Salmon disease spiralling on Scottish farms



UNITED KINGDOM

Monday, August 19, 2002, 18:00 (GMT + 9)

A serious salmon disease that affected over half Scotland's fish farms last year could be spreading at twice the rate this year.
According to anti-salmon farming campaigner Don Staniford, the
Scottish Executive issued orders for 325 cases of Infectious Pancreatic Necrosis (IPN) last year, when cases were up from 180 in 1998.

He claims that the Executive's figures, plus information contained in the
Edinburgh Gazette, show that in 2002 farms are being infected at nearly three times the rate that they are being cleared of disease.

Shetland has accounted for over a third (37 per cent) of new disease orders over the last year. While the Western Isles (20 per cent), Orkney (five per cent) and Skye (three per cent) are all showing increases.

However,
Shetland Salmon Farmers Association chief executive David Sandison said that, although IPN may be the single biggest concern for Shetland salmon farmers, the industry could live with it.

In Shetland, IPN wiped out 10 per cent of last yearıs smolt intake - 1.4 million fish. Some farms have lost as much as 80 per cent of smolts and it's been predicted the cost to Shetland's economy could be more than GBP 2 million.

SSFA takes the illness so seriously that it is sponsoring research into IPN, along with
Aberdeen University.
A seminar will also be held next month at the
North Atlantic Fisheries College, to help develop good husbandry protocols for dealing with any outbreak of IPN and minimising its impact.

According to Mr Staniford, wild fish could also be at risk from escapes of infected farmed salmon.

He said: "The increasing incidence of escapes - some one-million in the last five years - in IPN-infected areas, especially in Shetland and Orkney, raises serious concerns surrounding the transfer of IPN to wild fish.

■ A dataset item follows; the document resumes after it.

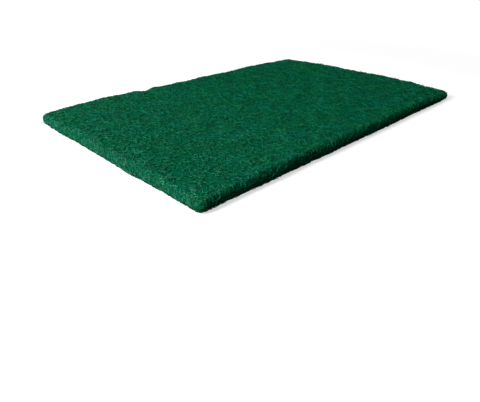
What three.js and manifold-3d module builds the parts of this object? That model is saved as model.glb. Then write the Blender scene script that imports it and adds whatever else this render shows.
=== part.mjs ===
// Nylon scouring pad: one flat slab of springy nonwoven nylon web, die-cut from a sheet.
// Millimetres. X runs along the long side, Y along the short side, and Z is up. The origin is
// under the middle of the pad, on the surface that it lies on.

import * as THREE from 'three';
import { mergeGeometries, mergeVertices } from 'three/addons/utils/BufferGeometryUtils.js';
import { ImprovedNoise } from 'three/addons/math/ImprovedNoise.js';
import Module from 'manifold-3d';

// The cut rectangle; the front is -Y
const padLength = 230;
const padWidth = 150;
const cornerRadius = { frontLeft: 2.5, frontRight: 6.5, backLeft: 4, backRight: 3 };

// Thickness: the blade packs the web down along the edges, and each corner in its own measure
const middleThickness = 7.7;
const edgeDrop = 0.4; // thinner than the middle beside a straight edge
const edgeDropReach = 14; // how far in from the edge the web is packed down
const cornerDrop = { frontLeft: 1.6, frontRight: 2.9, backLeft: 1.5, backRight: 1.5 };
const cornerDropReach = 48;

// The round nose of the edge, seen in section: a quarter ellipse above and one below its tip
const noseReach = 2.6; // from the tip in to where the faces begin
const noseTipHeight = 3.4; // the tip over the surface that the pad lies on
const noseSteps = 4;

// Loft: the web is a little uneven, in small tufts and in slow swells
const tuftHeight = 0.5;
const tuftSpacing = 8.5;
const swellHeight = 0.45;
const swellSpacing = 46;
const pressedLoft = 0.9; // what the underside would stand out by, if the surface didn't press it level

// The cut outline isn't ruler-straight either
const outlineWander = 0.7;
const outlineWanderSpacing = 40;
const outlineTuft = 0.3;

// A soft nick in the back long edge, steep on its left flank and easy on its right
const nickPlace = -41.5; // its deepest point, along X
const nickDepth = 2.6;
const nickDip = 0.35; // how far the face sinks there
const nickSteepRun = 3.5;
const nickEasyRun = 8;
const nickFade = 13; // how far in from the edge the web is drawn along with it

// The tuft beside the nick, where the web was pulled out and up
const tagPlace = -30.5; // along X
const tagReach = 1.1;
const tagRise = 0.5;
const tagRun = 7; // to each side
const tagFade = 10; // how far in from the edge the web is drawn along with it

// How finely the faces are divided
const cellSize = 3.3;

const webColour = 0x0b5539;

const noise = new ImprovedNoise();
const halfLength = padLength / 2;
const halfWidth = padWidth / 2;

// Unlike slices of one noise field
const loftSlice = 0.37;
const undersideSlice = 3.27;
const wanderSliceX = 26.16;
const wanderSliceY = 26.74;

function noiseAt(x, y, spacing, slice) {
  return noise.noise(x / spacing, y / spacing, slice);
}

// 1 at the edge, falling smoothly to 0 at the given reach in from it
function fadeFromEdge(inset, reach) {
  return 1 - THREE.MathUtils.smoothstep(inset, 0, reach);
}

// Where the lines of the net cross one direction, from -half to half: even cells over the faces,
// and closer lines on the nose that are even in angle round its section
function netLines(half) {
  const lines = [];
  for (let step = 0; step < noseSteps; step++) {
    const angle = (step / noseSteps) * (Math.PI / 2);
    lines.push(noseReach * (1 - Math.cos(angle)) - half);
  }
  const faceHalf = half - noseReach;
  const cells = Math.round((2 * faceHalf) / cellSize);
  const mirrored = lines.map((line) => -line).reverse();
  for (let cell = 0; cell <= cells; cell++) {
    lines.push(faceHalf * ((2 * cell) / cells - 1));
  }
  return [...lines, ...mirrored];
}

// How far a point of the net lies in from the outline, before its corners are rounded. The
// rounding below turns square rings into round ones, so this stays true there too.
function insetAt(x, y) {
  return Math.min(halfLength - Math.abs(x), halfWidth - Math.abs(y));
}

// The name of the corner in whose quarter of the pad a point lies
function cornerOf(x, y) {
  return (y < 0 ? 'front' : 'back') + (x < 0 ? 'Left' : 'Right');
}

// Pulls the square rings of a corner onto arcs, each corner with its own radius
function roundCorner(point) {
  const radius = cornerRadius[cornerOf(point.x, point.y)];
  const fromX = Math.abs(point.x) - (halfLength - radius);
  const fromY = Math.abs(point.y) - (halfWidth - radius);
  if (fromX <= 0 || fromY <= 0) {
    return point;
  }
  const pull = Math.max(fromX, fromY) / Math.hypot(fromX, fromY);
  point.x += Math.sign(point.x) * fromX * (pull - 1);
  point.y += Math.sign(point.y) * fromY * (pull - 1);
  return point;
}

// The nick's share of its full depth at a point of the web
function nickShare(x, y) {
  const run = x < nickPlace ? nickSteepRun : nickEasyRun;
  return fadeFromEdge(Math.abs(x - nickPlace), run) * fadeFromEdge(halfWidth - y, nickFade);
}

// The pulled tuft's share of its full reach at a point of the web
function tagShare(x, y) {
  return fadeFromEdge(Math.abs(x - tagPlace), tagRun) * fadeFromEdge(halfWidth - y, tagFade);
}

// The place in plan of a crossing of the net
function planPoint(x, y) {
  const point = roundCorner(new THREE.Vector2(x, y));
  const slow = new THREE.Vector2(
    noiseAt(x, y, outlineWanderSpacing, wanderSliceX),
    noiseAt(x, y, outlineWanderSpacing, wanderSliceY),
  );
  const quick = new THREE.Vector2(
    noiseAt(x, y, tuftSpacing, wanderSliceX),
    noiseAt(x, y, tuftSpacing, wanderSliceY),
  );
  point.addScaledVector(slow, outlineWander).addScaledVector(quick, outlineTuft);
  point.y += tagReach * tagShare(x, y) - nickDepth * nickShare(x, y);
  return point;
}

// The pad's thickness inside its nose
function thicknessAt(x, y) {
  const insetX = halfLength - Math.abs(x);
  const insetY = halfWidth - Math.abs(y);
  const edgeX = fadeFromEdge(insetX, edgeDropReach);
  const edgeY = fadeFromEdge(insetY, edgeDropReach);
  const corner = fadeFromEdge(insetX, cornerDropReach) * fadeFromEdge(insetY, cornerDropReach);
  const edge = edgeX + edgeY - edgeX * edgeY;
  const packed = edge * edgeDrop * (1 - corner) + corner * cornerDrop[cornerOf(x, y)];
  const tufts = tuftHeight * noiseAt(x, y, tuftSpacing, loftSlice);
  const swells = swellHeight * noiseAt(x, y, swellSpacing, loftSlice);
  const torn = tagRise * tagShare(x, y) - nickDip * nickShare(x, y);
  return middleThickness - packed + tufts + swells + torn;
}

// The share of its full height that the nose has reached at this inset, from 0 at its tip
function noseRise(inset) {
  const along = Math.min(inset / noseReach, 1);
  return Math.sqrt(1 - (1 - along) ** 2);
}

function upperHeight(x, y) {
  return noseTipHeight + (thicknessAt(x, y) - noseTipHeight) * noseRise(insetAt(x, y));
}

// The underside is as lofty as the top, until it is pressed level
function lowerHeight(x, y) {
  const tufts = tuftHeight * noiseAt(x, y, tuftSpacing, undersideSlice);
  return noseTipHeight - (noseTipHeight + pressedLoft + tufts) * noseRise(insetAt(x, y));
}

// One face of the pad with its half of the nose, as a net of cells
function webFace(heightAt, facesDown) {
  const columns = netLines(halfLength);
  const rows = netLines(halfWidth).reverse();
  const face = new THREE.PlaneGeometry(padLength, padWidth, columns.length - 1, rows.length - 1);
  rows.forEach((y, row) => {
    columns.forEach((x, column) => {
      const point = planPoint(x, y);
      const vertex = row * columns.length + column;
      face.attributes.position.setXYZ(vertex, point.x, point.y, heightAt(x, y));
    });
  });
  if (facesDown) {
    face.index.array.reverse();
  }
  return face;
}

// The block below the surface that the pad lies on
function levelCutter() {
  const clear = 5; // how far it stands out past the pad all round
  const depth = pressedLoft + tuftHeight + clear;
  const block = new THREE.BoxGeometry(padLength + 2 * clear, padWidth + 2 * clear, depth);
  return block.translate(0, 0, -depth / 2);
}

const wasm = await Module();
wasm.setup();

// A closed mesh, with its shared vertices merged, as a solid that can be cut
function asSolid(geometry) {
  const bare = geometry.index ? geometry.toNonIndexed() : geometry.clone();
  bare.deleteAttribute('normal');
  bare.deleteAttribute('uv');
  const merged = mergeVertices(bare);
  const mesh = new wasm.Mesh({
    numProp: 3,
    vertProperties: new Float32Array(merged.attributes.position.array),
    triVerts: new Uint32Array(merged.index.array),
  });
  return new wasm.Manifold(mesh);
}

function asGeometry(solid) {
  const mesh = solid.getMesh();
  const geometry = new THREE.BufferGeometry();
  geometry.setAttribute('position', new THREE.BufferAttribute(mesh.vertProperties, 3));
  geometry.setIndex(new THREE.BufferAttribute(mesh.triVerts, 1));
  return geometry;
}

function scouringPad() {
  const skin = mergeGeometries([webFace(upperHeight, false), webFace(lowerHeight, true)]);
  const web = asSolid(skin).subtract(asSolid(levelCutter()));
  const geometry = asGeometry(web);

  // The wander of the outline shifts the cut box a little, so it is set back round the origin
  geometry.computeBoundingBox();
  const middle = geometry.boundingBox.getCenter(new THREE.Vector3());
  geometry.translate(-middle.x, -middle.y, 0);
  geometry.computeVertexNormals();

  const material = new THREE.MeshStandardMaterial({ color: webColour, roughness: 0.85, metalness: 0 });
  const pad = new THREE.Mesh(geometry, material);
  pad.name = 'scouring_pad';
  return pad;
}

const part = new THREE.Group();
part.name = 'nylon_scouring_pad';
part.add(scouringPad());

export default part;
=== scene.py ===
# Green nylon scouring pad: a lofty web core with crimped fibres lying over and under each other on it.
# Lengths are metres, unless a name ends in Mm. X is the long side, Y the short side, Z is up.
import math

import bpy
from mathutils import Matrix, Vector


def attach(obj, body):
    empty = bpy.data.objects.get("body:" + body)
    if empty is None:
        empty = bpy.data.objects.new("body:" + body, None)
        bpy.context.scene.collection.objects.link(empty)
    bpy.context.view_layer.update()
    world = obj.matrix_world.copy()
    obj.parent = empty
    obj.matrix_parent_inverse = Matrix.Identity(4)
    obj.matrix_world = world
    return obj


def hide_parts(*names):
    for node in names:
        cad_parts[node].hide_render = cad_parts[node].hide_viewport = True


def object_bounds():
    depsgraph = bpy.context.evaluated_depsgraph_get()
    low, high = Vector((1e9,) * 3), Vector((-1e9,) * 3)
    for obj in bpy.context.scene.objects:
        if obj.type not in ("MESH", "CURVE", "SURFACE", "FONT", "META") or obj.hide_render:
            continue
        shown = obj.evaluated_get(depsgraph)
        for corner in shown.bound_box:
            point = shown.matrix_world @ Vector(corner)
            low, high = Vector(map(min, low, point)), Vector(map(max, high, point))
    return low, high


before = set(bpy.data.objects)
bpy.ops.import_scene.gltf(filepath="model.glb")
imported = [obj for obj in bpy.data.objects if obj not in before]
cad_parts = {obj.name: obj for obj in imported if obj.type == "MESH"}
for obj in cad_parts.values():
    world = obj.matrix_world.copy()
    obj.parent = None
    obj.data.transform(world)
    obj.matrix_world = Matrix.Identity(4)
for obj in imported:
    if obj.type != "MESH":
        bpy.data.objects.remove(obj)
cadLow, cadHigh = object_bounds()
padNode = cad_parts["scouring_pad"]
padMiddle = (cadLow + cadHigh) / 2
mm = 0.001
print("frame loaded")


# Small helpers for node trees

def addNode(tree, kind, inputs=None, **settings):
    node = tree.nodes.new(kind)
    for name, value in settings.items():
        setattr(node, name, value)
    for key, value in (inputs or {}).items():
        plug(tree, value, node.inputs[key])
    return node


def plug(tree, value, socket):
    # a socket is linked, and anything else becomes the socket's own value
    if isinstance(value, bpy.types.NodeSocket):
        tree.links.new(value, socket)
    else:
        socket.default_value = value


def maths(tree, operation, first, second=None, third=None):
    node = addNode(tree, "ShaderNodeMath", operation=operation)
    for place, value in enumerate((first, second, third)):
        if value is not None:
            plug(tree, value, node.inputs[place])
    return node.outputs[0]


def vectorMaths(tree, operation, first, second=None, scale=None):
    node = addNode(tree, "ShaderNodeVectorMath", operation=operation)
    for place, value in enumerate((first, second)):
        if value is not None:
            plug(tree, value, node.inputs[place])
    if scale is not None:
        plug(tree, scale, node.inputs["Scale"])
    return node.outputs["Value" if operation in ("DOT_PRODUCT", "LENGTH") else "Vector"]


def mapRange(tree, value, ends, to=(0.0, 1.0), smooth=False):
    # ends are the two values that become the two in to
    return addNode(
        tree, "ShaderNodeMapRange",
        {"Value": value, "From Min": ends[0], "From Max": ends[1], "To Min": to[0], "To Max": to[1]},
        interpolation_type="SMOOTHSTEP" if smooth else "LINEAR",
    ).outputs[0]


def heldAbove(tree, place, lowest):
    # the same place, but never lower than this height
    parts = addNode(tree, "ShaderNodeSeparateXYZ", {0: place}).outputs
    height = maths(tree, "MAXIMUM", parts[2], lowest)
    return addNode(tree, "ShaderNodeCombineXYZ", {0: parts[0], 1: parts[1], 2: height}).outputs[0]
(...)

"IPN-infected escapees have already been caught in the Lochaber area and it is estimated that thousands if not hundreds of thousands of infected farmed fish have escaped from their cages over the last five years."

Despite its prevalence, plenty of mystery still surrounds many aspects of IPN.
It is thought to be a disease of fry and other freshwater stages of salmon, vertically transmittable (from parent to offspring).
However improved hygiene (disinfection of ova), certification of broodstock by FRS and controls on fish movements have vastly reduced the incidence of disease in fresh water. Since the late 1980s, IPN has emerged as a problem in post-smolts in seawater. Mortalities can be very high, as much as 30 per cent in some cases.

It is still not known whether the disease is introduced to high-occurrence areas like Shetland from elsewhere, or whether it is endemic.